Aim of the exercise: Find the string "scene" and gather every line that holds it.

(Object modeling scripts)
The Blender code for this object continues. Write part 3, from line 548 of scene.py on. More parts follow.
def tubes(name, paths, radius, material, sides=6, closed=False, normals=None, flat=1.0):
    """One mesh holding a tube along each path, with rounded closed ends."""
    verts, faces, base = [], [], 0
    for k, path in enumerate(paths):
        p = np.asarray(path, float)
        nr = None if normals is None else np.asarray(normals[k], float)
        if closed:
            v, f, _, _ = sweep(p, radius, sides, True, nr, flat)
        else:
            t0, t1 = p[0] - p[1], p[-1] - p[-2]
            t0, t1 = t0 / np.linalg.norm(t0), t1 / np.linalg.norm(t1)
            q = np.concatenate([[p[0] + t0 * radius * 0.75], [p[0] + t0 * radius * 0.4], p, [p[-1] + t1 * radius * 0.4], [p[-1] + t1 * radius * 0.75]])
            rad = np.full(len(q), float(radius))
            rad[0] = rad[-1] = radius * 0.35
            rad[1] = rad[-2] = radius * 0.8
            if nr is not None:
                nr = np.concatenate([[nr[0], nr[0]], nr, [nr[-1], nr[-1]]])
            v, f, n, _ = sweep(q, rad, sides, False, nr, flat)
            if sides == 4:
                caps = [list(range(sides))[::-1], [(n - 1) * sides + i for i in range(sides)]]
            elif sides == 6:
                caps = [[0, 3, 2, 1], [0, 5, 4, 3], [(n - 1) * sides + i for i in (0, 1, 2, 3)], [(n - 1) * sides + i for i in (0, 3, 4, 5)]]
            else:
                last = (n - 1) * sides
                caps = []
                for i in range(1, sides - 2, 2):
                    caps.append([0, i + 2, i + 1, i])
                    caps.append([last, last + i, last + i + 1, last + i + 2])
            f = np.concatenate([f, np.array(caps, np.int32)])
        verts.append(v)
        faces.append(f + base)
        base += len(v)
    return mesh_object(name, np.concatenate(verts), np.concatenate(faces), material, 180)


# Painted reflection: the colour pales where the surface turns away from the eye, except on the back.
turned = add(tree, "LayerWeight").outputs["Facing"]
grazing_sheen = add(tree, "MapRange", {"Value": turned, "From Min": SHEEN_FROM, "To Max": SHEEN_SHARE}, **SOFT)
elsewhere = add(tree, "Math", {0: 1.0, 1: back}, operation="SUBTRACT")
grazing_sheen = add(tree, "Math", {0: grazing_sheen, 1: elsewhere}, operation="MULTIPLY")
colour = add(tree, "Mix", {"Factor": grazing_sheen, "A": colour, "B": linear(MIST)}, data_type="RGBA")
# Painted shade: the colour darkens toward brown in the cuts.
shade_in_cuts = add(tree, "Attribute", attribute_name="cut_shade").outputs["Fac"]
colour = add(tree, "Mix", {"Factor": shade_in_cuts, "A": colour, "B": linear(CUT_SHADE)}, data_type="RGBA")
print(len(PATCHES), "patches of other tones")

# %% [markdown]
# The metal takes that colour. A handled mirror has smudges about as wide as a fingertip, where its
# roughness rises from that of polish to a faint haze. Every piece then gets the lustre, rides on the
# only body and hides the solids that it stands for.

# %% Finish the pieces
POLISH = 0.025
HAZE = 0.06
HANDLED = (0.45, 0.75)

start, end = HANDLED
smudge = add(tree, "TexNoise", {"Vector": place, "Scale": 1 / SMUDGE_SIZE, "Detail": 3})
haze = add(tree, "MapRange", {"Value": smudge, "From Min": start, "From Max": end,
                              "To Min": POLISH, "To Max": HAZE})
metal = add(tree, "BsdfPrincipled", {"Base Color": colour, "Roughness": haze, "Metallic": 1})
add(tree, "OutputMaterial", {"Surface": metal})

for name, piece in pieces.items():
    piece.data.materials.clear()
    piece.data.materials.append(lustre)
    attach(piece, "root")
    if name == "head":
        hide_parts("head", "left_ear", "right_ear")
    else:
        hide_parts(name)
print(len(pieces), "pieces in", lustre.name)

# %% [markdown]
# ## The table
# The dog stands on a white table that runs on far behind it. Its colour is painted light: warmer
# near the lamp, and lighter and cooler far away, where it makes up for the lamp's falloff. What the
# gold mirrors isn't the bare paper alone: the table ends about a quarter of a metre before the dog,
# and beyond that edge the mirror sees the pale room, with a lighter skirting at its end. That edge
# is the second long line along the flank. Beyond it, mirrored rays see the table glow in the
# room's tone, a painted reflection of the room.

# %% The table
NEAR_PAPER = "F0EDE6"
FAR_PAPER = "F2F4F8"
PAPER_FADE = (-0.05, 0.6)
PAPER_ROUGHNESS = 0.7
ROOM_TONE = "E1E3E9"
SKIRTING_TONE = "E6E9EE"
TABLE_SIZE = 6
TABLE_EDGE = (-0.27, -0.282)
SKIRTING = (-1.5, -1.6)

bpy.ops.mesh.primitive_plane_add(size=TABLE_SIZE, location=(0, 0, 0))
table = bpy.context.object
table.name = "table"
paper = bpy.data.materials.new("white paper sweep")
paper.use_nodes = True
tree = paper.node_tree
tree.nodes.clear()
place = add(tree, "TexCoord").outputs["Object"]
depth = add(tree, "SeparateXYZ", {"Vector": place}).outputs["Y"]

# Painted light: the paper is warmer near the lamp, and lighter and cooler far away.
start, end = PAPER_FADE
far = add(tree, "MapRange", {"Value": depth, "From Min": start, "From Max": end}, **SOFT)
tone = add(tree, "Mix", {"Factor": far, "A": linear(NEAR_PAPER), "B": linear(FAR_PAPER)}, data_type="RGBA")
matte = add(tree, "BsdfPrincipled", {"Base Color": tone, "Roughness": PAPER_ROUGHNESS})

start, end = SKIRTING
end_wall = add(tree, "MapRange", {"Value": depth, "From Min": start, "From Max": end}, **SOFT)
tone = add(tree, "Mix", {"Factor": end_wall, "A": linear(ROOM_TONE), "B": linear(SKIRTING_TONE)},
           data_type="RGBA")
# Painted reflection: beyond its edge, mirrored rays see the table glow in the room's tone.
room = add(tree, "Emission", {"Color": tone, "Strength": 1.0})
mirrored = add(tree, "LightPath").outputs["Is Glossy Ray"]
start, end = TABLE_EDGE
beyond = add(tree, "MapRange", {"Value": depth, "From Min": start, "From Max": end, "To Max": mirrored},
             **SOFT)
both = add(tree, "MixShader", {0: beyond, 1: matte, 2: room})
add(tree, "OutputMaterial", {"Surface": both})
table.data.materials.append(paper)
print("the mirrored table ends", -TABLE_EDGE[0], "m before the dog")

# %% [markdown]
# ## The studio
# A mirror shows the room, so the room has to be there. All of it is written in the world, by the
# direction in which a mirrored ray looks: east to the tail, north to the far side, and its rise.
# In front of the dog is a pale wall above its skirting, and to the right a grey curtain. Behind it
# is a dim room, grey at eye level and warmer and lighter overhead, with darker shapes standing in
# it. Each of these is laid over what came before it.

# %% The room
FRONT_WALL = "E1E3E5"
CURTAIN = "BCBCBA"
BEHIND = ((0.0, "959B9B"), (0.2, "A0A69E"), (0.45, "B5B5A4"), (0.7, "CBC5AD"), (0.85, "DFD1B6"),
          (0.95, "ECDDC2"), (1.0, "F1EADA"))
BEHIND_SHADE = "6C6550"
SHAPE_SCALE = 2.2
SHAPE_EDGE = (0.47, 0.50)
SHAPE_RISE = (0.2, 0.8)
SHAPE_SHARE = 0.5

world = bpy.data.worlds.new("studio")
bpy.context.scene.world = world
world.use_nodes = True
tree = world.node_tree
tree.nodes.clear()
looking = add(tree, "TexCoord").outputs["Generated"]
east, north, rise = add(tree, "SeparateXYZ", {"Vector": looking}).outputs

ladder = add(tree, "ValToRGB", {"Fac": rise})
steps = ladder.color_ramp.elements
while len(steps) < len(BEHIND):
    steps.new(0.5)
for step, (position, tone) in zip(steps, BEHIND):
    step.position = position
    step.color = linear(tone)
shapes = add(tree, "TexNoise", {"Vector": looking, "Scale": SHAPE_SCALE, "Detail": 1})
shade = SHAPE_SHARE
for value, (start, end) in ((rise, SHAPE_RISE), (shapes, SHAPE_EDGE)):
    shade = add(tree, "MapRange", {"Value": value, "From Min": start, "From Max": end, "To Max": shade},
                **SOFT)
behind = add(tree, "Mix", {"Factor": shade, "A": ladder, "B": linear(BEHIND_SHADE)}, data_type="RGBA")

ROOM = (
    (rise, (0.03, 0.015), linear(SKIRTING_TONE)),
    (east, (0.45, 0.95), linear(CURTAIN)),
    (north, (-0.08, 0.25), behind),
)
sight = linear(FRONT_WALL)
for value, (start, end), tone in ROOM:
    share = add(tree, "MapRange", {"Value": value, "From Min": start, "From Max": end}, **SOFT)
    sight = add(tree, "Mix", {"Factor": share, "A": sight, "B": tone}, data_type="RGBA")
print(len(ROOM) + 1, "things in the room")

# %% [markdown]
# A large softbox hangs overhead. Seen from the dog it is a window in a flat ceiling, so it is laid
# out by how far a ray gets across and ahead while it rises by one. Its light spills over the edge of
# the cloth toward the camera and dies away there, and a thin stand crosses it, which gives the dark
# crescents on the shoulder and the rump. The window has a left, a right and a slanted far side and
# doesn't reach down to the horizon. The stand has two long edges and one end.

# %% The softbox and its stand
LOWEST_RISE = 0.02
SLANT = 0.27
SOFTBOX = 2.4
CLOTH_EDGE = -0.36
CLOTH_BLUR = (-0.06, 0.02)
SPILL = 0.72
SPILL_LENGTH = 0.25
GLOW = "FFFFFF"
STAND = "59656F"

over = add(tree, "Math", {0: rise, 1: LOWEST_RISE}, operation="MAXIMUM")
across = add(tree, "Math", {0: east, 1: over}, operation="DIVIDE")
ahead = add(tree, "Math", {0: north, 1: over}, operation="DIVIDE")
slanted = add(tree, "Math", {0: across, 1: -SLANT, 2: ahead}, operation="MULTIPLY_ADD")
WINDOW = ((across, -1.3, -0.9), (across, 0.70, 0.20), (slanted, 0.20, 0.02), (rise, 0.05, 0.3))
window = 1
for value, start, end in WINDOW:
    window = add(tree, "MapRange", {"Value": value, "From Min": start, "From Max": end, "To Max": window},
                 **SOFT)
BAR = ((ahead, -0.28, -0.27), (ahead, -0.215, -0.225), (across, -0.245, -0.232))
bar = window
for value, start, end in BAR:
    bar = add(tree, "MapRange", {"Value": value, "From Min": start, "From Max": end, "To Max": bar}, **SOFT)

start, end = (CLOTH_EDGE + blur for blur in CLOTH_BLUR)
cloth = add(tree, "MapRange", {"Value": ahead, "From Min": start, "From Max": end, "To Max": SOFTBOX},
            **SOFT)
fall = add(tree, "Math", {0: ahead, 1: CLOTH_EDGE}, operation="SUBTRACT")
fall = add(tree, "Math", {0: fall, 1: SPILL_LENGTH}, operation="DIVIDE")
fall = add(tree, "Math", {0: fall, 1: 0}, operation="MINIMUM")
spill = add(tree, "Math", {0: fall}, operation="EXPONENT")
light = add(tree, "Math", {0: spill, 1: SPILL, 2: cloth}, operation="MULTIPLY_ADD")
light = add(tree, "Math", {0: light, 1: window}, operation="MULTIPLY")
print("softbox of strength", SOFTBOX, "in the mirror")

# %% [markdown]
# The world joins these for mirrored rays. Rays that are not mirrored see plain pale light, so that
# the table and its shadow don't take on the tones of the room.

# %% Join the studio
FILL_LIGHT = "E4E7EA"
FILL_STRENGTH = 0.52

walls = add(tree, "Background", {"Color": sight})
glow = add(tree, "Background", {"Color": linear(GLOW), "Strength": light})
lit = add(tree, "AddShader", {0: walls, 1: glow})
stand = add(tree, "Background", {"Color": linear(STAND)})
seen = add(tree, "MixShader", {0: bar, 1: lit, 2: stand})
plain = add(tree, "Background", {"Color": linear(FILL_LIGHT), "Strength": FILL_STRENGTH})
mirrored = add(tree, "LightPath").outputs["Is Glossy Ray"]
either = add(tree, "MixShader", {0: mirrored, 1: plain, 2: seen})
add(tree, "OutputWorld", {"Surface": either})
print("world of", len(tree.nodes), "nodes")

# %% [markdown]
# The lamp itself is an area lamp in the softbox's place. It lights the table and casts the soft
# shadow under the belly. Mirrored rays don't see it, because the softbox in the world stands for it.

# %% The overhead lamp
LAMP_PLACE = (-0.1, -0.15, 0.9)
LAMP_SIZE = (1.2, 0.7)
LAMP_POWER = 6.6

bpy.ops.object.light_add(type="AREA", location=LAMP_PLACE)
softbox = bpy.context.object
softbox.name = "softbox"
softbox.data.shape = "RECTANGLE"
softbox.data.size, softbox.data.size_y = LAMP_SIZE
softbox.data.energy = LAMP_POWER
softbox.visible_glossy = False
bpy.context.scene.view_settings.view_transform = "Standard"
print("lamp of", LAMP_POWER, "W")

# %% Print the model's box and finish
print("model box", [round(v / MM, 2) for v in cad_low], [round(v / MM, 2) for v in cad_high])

Result:
The Blender code for this object continues. Write part 3, from line 548 of scene.py on. More parts follow.
bpy.context.scene.world = world
bpy.context.scene.view_settings.view_transform = "Standard"